Burton Village Council effectively let an application for a $500,000 grant die on the table Monday, because the ultimate cost to the village was more than it could afford.
"It's a good thing to do, but the timing is just not right," Mayor Thomas Blair Sr. said.
Council was silent when a resolution for the grant through the Ohio Public Works Commission State Capital Improvement Program came up on the agenda. The money would have provided some funding for the village's plans to rehabilitate its sewage-treatment plant.
Without a motion to proceed, the village rendered the issue moot, because the deadline for filing the application is Oct. 30.
Mr.
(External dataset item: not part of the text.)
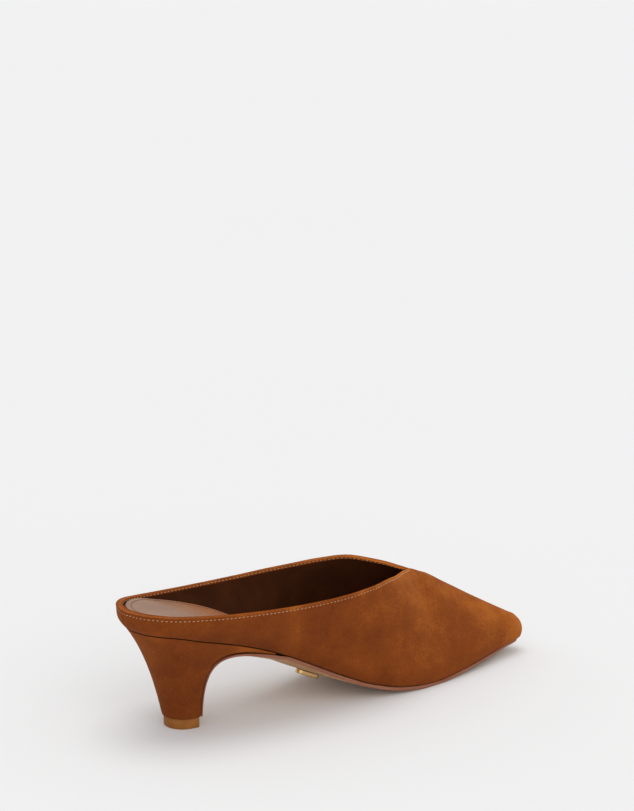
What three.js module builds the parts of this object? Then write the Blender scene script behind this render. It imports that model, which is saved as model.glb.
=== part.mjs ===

Blair said the village likely will seek the grant at a future date. "The timing will be better in the spring or this time next year," he said.
While the grant could have provided the village with $500,000 toward a project that in the past was estimated to be in the $6.5 million range, other requirements by the Environmental Protection Agency would have been obligated to accept a $3.3 million loan toward the plant rehabilitation.
Village Fiscal Officer Christopher Paquette said the zero-percent-interest loan would have required annual debt payments of $168,000.
But he said the EPA would not have approved the loan until the village could show it has water and sewer rates in place to pay it off. "We would have to show we have the rates in place to pay it back, and at this time we don't have those rates in place," he said. Rates would have to be increased to cover the loan obligations, he said.
Mr. Paquette said the loan would carry a maximum of a 20-year obligation. He said he would not want to go longer than that, because the village ends up spending more in interest. He said the village previously received a 40-year loan through the U.S. Department of Agriculture and ended up paying more in interest than the amount of the loan. "I won't recommend that," he said.
Mr. Blair said the village had invited the Ohio Rural Community Assistance Program in to assist the village in looking at realistic rates this past summer. In one scenario, he said, those officials recommended increasing rates as much as 73 percent to make the system self-sufficient.
He said only a nominal increase was approved this past year, but the problem of ignoring the need for rate increases has been going on for the past two decades.
Mr. Blair said the village also is hurting in terms of revenue, because water use is down, possibly because of the use of water-saving devices.
He said the village may need a minimum of three years before it is prepared to begin its rehabilitation of the plant, and construction may not be completed for five to eight years from now.
Mr. Pacquette said he presented various rate increases that are being considered by the village's board of public affairs.
He said he anticipates that the board will begin narrowing down the possible rate increases at its next meeting.